Is This How the AI Bubble Pops? (ofdollarsanddata.com)

🤖 AI Summary
The author warns that conduit debt financing—where tech firms set up special purpose vehicles (SPVs) to borrow, build data centers, and lease them back—could be the financial equivalent of mortgage-backed securities (MBS) for the AI era. The mechanics are straightforward: the SPV holds the asset and services debt while the operating company keeps the data center off its balance sheet; leases may include short-term cancellation options (e.g., Meta’s $27B Blue Owl deal with a four‑year exit). Because SPVs often carry credit ratings just below their sponsor, institutional investors (pension funds, insurers) and potentially retail buyers can end up holding the debt. If demand for compute falls, or specialized hardware becomes obsolete or hard to re-lease, equity holders are wiped out and debt holders could suffer losses that ricochet through financial markets. This matters to the AI/ML community because massive planned capex for chips and facilities—backed by these financing structures—creates concentrated exposure to one technological bet.
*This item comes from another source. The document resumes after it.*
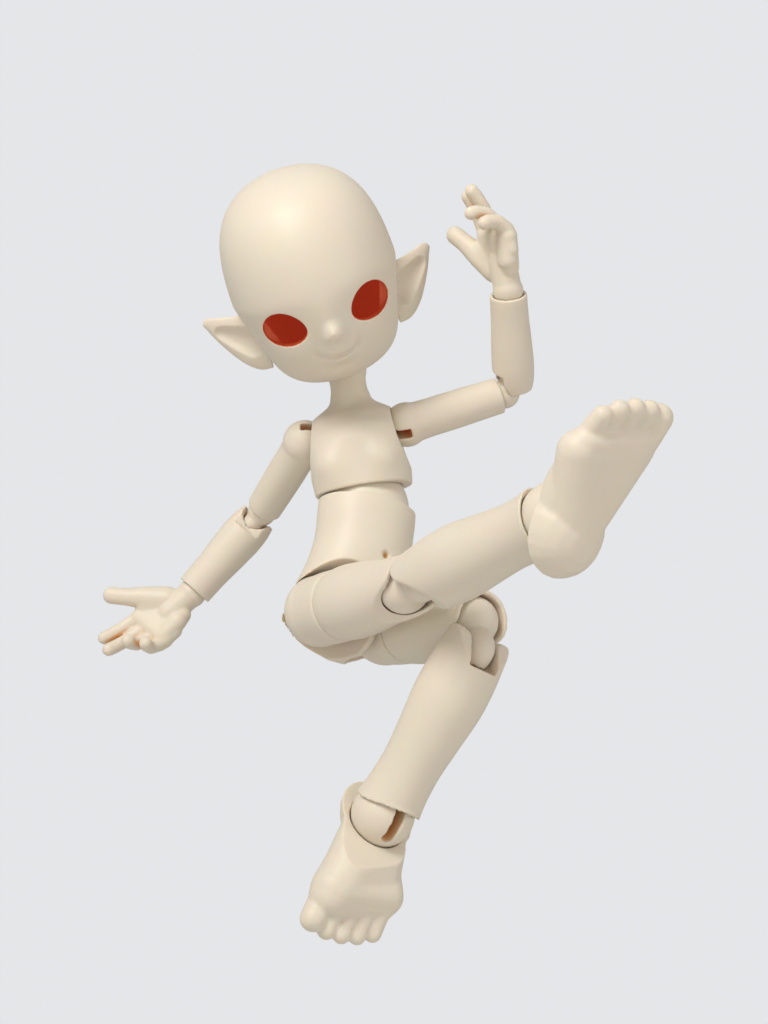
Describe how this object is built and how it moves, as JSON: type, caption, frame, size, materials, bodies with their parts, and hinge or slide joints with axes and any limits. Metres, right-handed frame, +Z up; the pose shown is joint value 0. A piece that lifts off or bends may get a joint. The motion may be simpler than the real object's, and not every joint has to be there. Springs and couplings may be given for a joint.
{
  "type": "ball jointed doll",
  "caption": "Small resin doll with pointed ears and open eye sockets, strung on elastic cord through ball joints in its neck, waist, arms and legs, posed with one leg raised.",
  "frame": {"origin": "midway between the two hip ball centres, inside the pelvis", "axes": "+Z up the pelvis towards the waist ball, -Y out of the belly, +X to the doll's own left"},
  "size_m": [0.0964, 0.2008, 0.2155],
  "materials": {
    "resin": "cast polyurethane resin, sanded matte, cream skin colour, slightly translucent",
    "elastic_cord": "round braided elastic cord, off-white",
    "steel_wire": "bent stainless wire",
    "magnet": "plated neodymium disc"
  },
  "bodies": {
    "pelvis": {"pelvis": "resin", "hip_loop_cord": "elastic_cord"},
    "waist_cord_lower": {"waist_cord_lower": "elastic_cord"},
    "waist_cord_upper": {"waist_cord_upper": "elastic_cord"},
    "chest": {"chest": "resin", "arm_span_cord": "elastic_cord"},
    "neck_cord": {"neck_cord": "elastic_cord"},
    "neck_hook": {"neck_hook": "steel_wire"},
    "head_face": {"head_face": "resin", "ear_left": "resin", "ear_right": "resin", "head_magnet": "magnet"},
    "shoulder_cord_right": {"shoulder_cord_right": "elastic_cord"},
    "upper_arm_right": {"upper_arm_right": "resin"},
    "arm_cord_right": {"arm_cord_right": "elastic_cord"},
    "elbow_right": {"elbow_right": "resin"},
    "forearm_right": {"forearm_right": "resin"},
    "forearm_cord_right": {"forearm_cord_right": "elastic_cord"},
    "hand_hook_right": {"hand_hook_right": "steel_wire"},
    "hand_right": {"hand_right": "resin"},
    "shoulder_cord_left": {"shoulder_cord_left": "elastic_cord"},
    "upper_arm_left": {"upper_arm_left": "resin"},
    "arm_cord_left": {"arm_cord_left": "elastic_cord"},
    "elbow_left": {"elbow_left": "resin"},
    "forearm_left": {"forearm_left": "resin"},
    "forearm_cord_left": {"forearm_cord_left": "elastic_cord"},
    "hand_hook_left": {"hand_hook_left": "steel_wire"},
    "hand_left": {"hand_left": "resin"},
    "hip_cord_right": {"hip_cord_right": "elastic_cord"},
    "thigh_upper_right": {"thigh_upper_right": "resin"},
    "thigh_lower_right": {"thigh_lower_right": "resin", "thigh_cord_right": "elastic_cord"},
    "knee_right": {"knee_right": "resin"},
    "shin_right": {"shin_right": "resin", "shin_cord_right": "elastic_cord"},
    "ankle_right": {"ankle_right": "resin"},
    "foot_hook_right": {"foot_hook_right": "steel_wire"},
    "foot_right": {"foot_right": "resin"},
    "hip_cord_left": {"hip_cord_left": "elastic_cord"},
    "thigh_upper_left": {"thigh_upper_left": "resin"},
    "thigh_lower_left": {"thigh_lower_left": "resin", "thigh_cord_left": "elastic_cord"},
    "knee_left": {"knee_left": "resin"},
    "shin_left": {"shin_left": "resin", "shin_cord_left": "elastic_cord"},
    "ankle_left": {"ankle_left": "resin"},
    "foot_hook_left": {"foot_hook_left": "steel_wire"},
    "foot_left": {"foot_left": "resin"},
    "head_cap": {"head_cap": "resin", "cap_magnet": "magnet"}
  },
  "joints": [
    {"name": "waist_turn", "type": "hinge", "parent": "pelvis", "child": "waist_cord_lower", "pos_m": [0, 0, 0.034], "axis": [0, 0, 1], "range_deg": [-2, 88]},
    {"name": "waist_tilt", "type": "hinge", "parent": "waist_cord_lower", "child": "waist_cord_upper", "pos_m": [0, 0, 0.034], "axis": [0.682, 0.7314, 0], "range_deg": [-0.6, 25.4]},
    {"name": "waist_bend", "type": "hinge", "parent": "waist_cord_upper", "child": "chest", "pos_m": [0, 0, 0.034], "axis": [0.7114, -0.6634, 0.2317], "range_deg": [-22.3, 0.5]},
    {"name": "neck_turn", "type": "hinge", "parent": "chest", "child": "neck_cord", "pos_m": [-0.01306, -0.00006, 0.07392], "axis": [-0.3109, -0.0014, 0.9504], "range_deg": [-64.2, 40.8]},
    {"name": "neck_tilt", "type": "hinge", "parent": "neck_cord", "child": "neck_hook", "pos_m": [-0.01306, -0.00006, 0.07392], "axis": [0.5764, 0.7948, 0.1897], "range_deg": [-4.5, 25.5]},
    {"name": "neck_nod", "type": "hinge", "parent": "neck_hook", "child": "head_face", "pos_m": [-0.01306, -0.00006, 0.07392], "axis": [0.6864, -0.5969, 0.4154], "range_deg": [-33, 0.5]},
    {"name": "shoulder_swing_right", "type": "hinge", "parent": "chest", "child": "shoulder_cord_right", "pos_m": [-0.01787, 0.01005, 0.05205], "axis": [-0.7114, 0.6634, -0.2317], "range_deg": [-7.9, 142.1]},
    {"name": "shoulder_raise_right", "type": "hinge", "parent": "shoulder_cord_right", "child": "upper_arm_right", "pos_m": [-0.01787, 0.01005, 0.05205], "axis": [0.1418, 0.4585, 0.8773], "range_deg": [-13, 70]},
    {"name": "elbow_turn_right", "type": "hinge", "parent": "upper_arm_right", "child": "arm_cord_right", "pos_m": [-0.01466, 0.03698, 0.03746], "axis": [-0.1044, -0.8744, 0.4739], "range_deg": [-55.5, 124.5]},
    {"name": "elbow_fold_right", "type": "hinge", "parent": "arm_cord_right", "child": "elbow_right", "pos_m": [-0.01466, 0.03698, 0.03746], "axis": [-0.7309, 0.3906, 0.5597], "range_deg": [-22.3, 25.7]},
    {"name": "forearm_fold_right", "type": "hinge", "parent": "elbow_right", "child": "forearm_right", "pos_m": [-0.01545, 0.04048, 0.03397], "axis": [-0.7309, 0.3906, 0.5597], "range_deg": [-21.5, 26.5]},
    {"name": "wrist_turn_right", "type": "hinge", "parent": "forearm_right", "child": "forearm_cord_right", "pos_m": [-0.02642, 0.05257, 0.01122], "axis": [0.3915, -0.4318, 0.8126], "range_deg": [-72.1, 107.9]},
    {"name": "wrist_bend_right", "type": "hinge", "parent": "forearm_cord_right", "child": "hand_hook_right", "pos_m": [-0.02642, 0.05257, 0.01122], "axis": [0.5237, -0.6216, -0.5826], "range_deg": [-19.8, 30.2]},
    {"name": "wrist_side_right", "type": "hinge", "parent": "hand_hook_right", "child": "hand_right", "pos_m": [-0.02642, 0.05257, 0.01122], "axis": [0.718, 0.6901, -0.0908], "range_deg": [-25.3, 14.7]},
    {"name": "shoulder_swing_left", "type": "hinge", "parent": "chest", "child": "shoulder_cord_left", "pos_m": [0.00376, -0.01012, 0.0591], "axis": [-0.7114, 0.6634, -0.2317], "range_deg": [-110.2, 39.8]},
    {"name": "shoulder_raise_left", "type": "hinge", "parent": "shoulder_cord_left", "child": "upper_arm_left", "pos_m": [0.00376, -0.01012, 0.0591], "axis": [-0.6423, -0.48, 0.5976], "range_deg": [-80.8, 2.2]},
    {"name": "elbow_turn_left", "type": "hinge", "parent": "upper_arm_left", "child": "arm_cord_left", "pos_m": [0.02723, -0.02496, 0.0724], "axis": [0.7622, -0.4821, 0.432], "range_deg": [-88.5, 91.5]},
    {"name": "elbow_fold_left", "type": "hinge", "parent": "arm_cord_left", "child": "elbow_left", "pos_m": [0.02723, -0.02496, 0.0724], "axis": [-0.0975, -0.7452, -0.6596], "range_deg": [-45.4, 2.6]},
    {"name": "forearm_fold_left", "type": "hinge", "parent": "elbow_left", "child": "forearm_left", "pos_m": [0.02763, -0.0283, 0.07611], "axis": [-0.0975, -0.7452, -0.6596], "range_deg": [-38, 10]},
    {"name": "wrist_turn_left", "type": "hinge", "parent": "forearm_left", "child": "forearm_cord_left", "pos_m": [0.01228, -0.04266, 0.09461], "axis": [-0.5481, -0.513, 0.6606], "range_deg": [-106.1, 73.9]},
    {"name": "wrist_bend_left", "type": "hinge", "parent": "forearm_cord_left", "child": "hand_hook_left", "pos_m": [0.01228, -0.04266, 0.09461], "axis": [-0.1367, 0.8341, 0.5344], "range_deg": [-28.1, 21.9]},
    {"name": "wrist_side_left", "type": "hinge", "parent": "hand_hook_left", "child": "hand_left", "pos_m": [0.01228, -0.04266, 0.09461], "axis": [-0.8536, 0.1745, -0.4908], "range_deg": [-39, 1]},
    {"name": "hip_spread_right", "type": "hinge", "parent": "pelvis", "child": "hip_cord_right", "pos_m": [-0.0113, 0, 0], "axis": [0, 1, 0], "range_deg": [-4, 6.5]},
    {"name": "hip_swing_right", "type": "hinge", "parent": "hip_cord_right", "child": "thigh_upper_right", "pos_m": [-0.0113, 0, 0], "axis": [-0.9954, 0, 0.0958], "range_deg": [-68.3, 11.7]},
    {"name": "thigh_turn_right", "type": "hinge", "parent": "thigh_upper_right", "child": "thigh_lower_right", "pos_m": [-0.01142, -0.04238, -0.00125], "axis": [0.0028, 0.9996, 0.0295], "range_deg": [-38, 22]},
    {"name": "knee_fold_right", "type": "hinge", "parent": "thigh_lower_right", "child": "knee_right", "pos_m": [-0.01142, -0.04238, -0.00125], "axis": [0.9724, 0.0041, -0.2334], "range_deg": [-0.5, 66.5]},
    {"name": "shin_fold_right", "type": "hinge", "parent": "knee_right", "child": "shin_right", "pos_m": [-0.01127, -0.05197, -0.0008], "axis": [0.9724, 0.0041, -0.2334], "range_deg": [-0.5, 60.5]},
    {"name": "ankle_fold_right", "type": "hinge", "parent": "shin_right", "child": "ankle_right", "pos_m": [-0.00956, -0.10226, 0.00543], "axis": [0.9724, 0.0041, -0.2334], "range_deg": [-56, 4]},
    {"name": "foot_turn_right", "type": "hinge", "parent": "ankle_right", "child": "foot_hook_right", "pos_m": [-0.00956, -0.10226, 0.00543], "axis": [0.1261, 0.8321, 0.5401], "range_deg": [-6, 34]},
    {"name": "foot_tilt_right", "type": "hinge", "parent": "foot_hook_right", "child": "foot_right", "pos_m": [-0.00956, -0.10226, 0.00543], "axis": [0.0446, 0.5391, -0.841], "range_deg": [-0.5, 27.5]},
    {"name": "hip_spread_left", "type": "hinge", "parent": "pelvis", "child": "hip_cord_left", "pos_m": [0.0113, 0, 0], "axis": [0, -1, 0], "range_deg": [-2.5, 8]},
    {"name": "hip_swing_left", "type": "hinge", "parent": "hip_cord_left", "child": "thigh_upper_left", "pos_m": [0.0113, 0, 0], "axis": [-0.9976, 0, -0.0698], "range_deg": [-83.5, 16.5]},
    {"name": "thigh_turn_left", "type": "hinge", "parent": "thigh_upper_left", "child": "thigh_lower_left", "pos_m": [0.01163, -0.04213, -0.00479], "axis": [0.0079, -0.9936, -0.1129], "range_deg": [-18.5, 41.5]},
    {"name": "knee_fold_left", "type": "hinge", "parent": "thigh_lower_left", "child": "knee_left", "pos_m": [0.01163, -0.04213, -0.00479], "axis": [0.9914, 0.0226, -0.1292], "range_deg": [-66, 1]},
    {"name": "shin_fold_left", "type": "hinge", "parent": "knee_left", "child": "shin_left", "pos_m": [0.01057, -0.04582, -0.01358], "axis": [0.9914, 0.0226, -0.1292], "range_deg": [-58.5, 2.5]},
    {"name": "ankle_fold_left", "type": "hinge", "parent": "shin_left", "child": "ankle_left", "pos_m": [0.00436, -0.01981, -0.05666], "axis": [0.9914, 0.0226, -0.1292], "range_deg": [-58.7, 1.3]},
    {"name": "foot_turn_left", "type": "hinge", "parent": "ankle_left", "child": "foot_hook_left", "pos_m": [0.00436, -0.01981, -0.05666], "axis": [-0.056, 0.9637, -0.261], "range_deg": [-29.2, 10.8]},
    {"name": "foot_tilt_left", "type": "hinge", "parent": "foot_hook_left", "child": "foot_left", "pos_m": [0.00436, -0.01981, -0.05666], "axis": [-0.2756, -0.2662, -0.9237], "range_deg": [-25.4, 2.6]},
    {"name": "cap_pull", "type": "slide", "parent": "head_face", "child": "head_cap", "axis": [0.4619, 0.799, 0.385], "range_m": [0, 0.02]}
  ]
}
The post draws parallels to the GFC (false assumptions about diversified housing prices) and the DotCom bust (stranded but valuable infrastructure), arguing that popularity of GPUs/TPUs doesn’t guarantee long‑term credit performance. While currently small, conduit financing could grow rapidly with trillions in buildouts, raising systemic risk and policy questions about investor protections and possible government backstops.